"I would not want to be negotiating bank credit right now," observes Greg Weigard, assistant treasurer at $10 billion Air Products & Chemicals Inc. Like other farsighted treasury managers, he made sure he wouldn't have to. Weigard's treasury team reevaluated the Allentown, Pa.-based company's multi-year credit facilities while they still had a couple of years to go and entered renegotiations when the market was favorable. Air Products currently has a five-year syndicated revolver for $1.2 billion with 15 banks that it renegotiated in 2006, so the company is protected until 2011 and none of the credit is drawn. Weigard is fortunate, but hardly alone. The treasury department at Honeywell International Inc. locked in a fairly robust $2.8 billion of bank credit last spring–when credit conditions were favorable–expanding the commitment by $500 million and locking in the deal until 2012. The current credit crunch is "the deepest one I've experienced," says Jim Colby, assistant treasurer at $34 billion Honeywell. "This one has a run-on-the-bank mentality. If your credit quality becomes tainted and you haven't tied down your financing with long-term committed facilities, you'll have a tough time raising money today." At year end, Honeywell carried $7.7 billion of debt on its books, none of it bank debt. The bank facilities just back up its commercial paper programs, he explains.

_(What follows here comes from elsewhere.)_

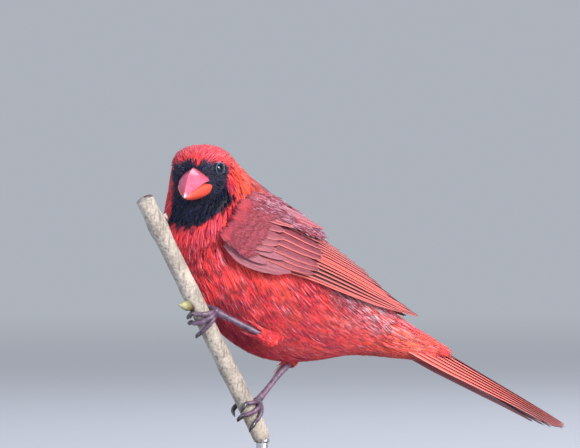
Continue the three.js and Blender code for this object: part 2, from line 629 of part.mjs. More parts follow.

Managing bank credit relationships during a credit crunch is, of course, a lot more complex than locking in long-term commitments and then relaxing. For every Air Products and Honeywell out there, there are many others whose funding needs are or will be impacted by the ongoing turmoil in the credit markets. But there are ways to mitigate the damage. Treasury managers everywhere who rely on bank funding are finding that anticipation is the key to getting through a monster credit crunch and a worsening economic downturn, whether it means locking in credit commitments for the long haul, dealing proactively with loan covenants or helping bankers through their capital squeeze.

Managing covenants is now becoming a hot-button issue for many companies starting to feel the pinch of a recession. The right time to deal with a covenant violation is well before it occurs. Yet "most companies do a terrible job of anticipating covenant violations," says James R. Simpson, a corporate debt management consultant and managing partner of Corporate Finance Solutions LLC, Stamford, Conn. He cites a recent survey of 400 treasuries that found that 25% admit to having no formal process for managing financial covenants proactively. Even worse, 44% concede that they have no financial model to forecast covenant violations. "As a practical matter, that means that 44% don't really have a credible process for anticipating covenant problems," he insists.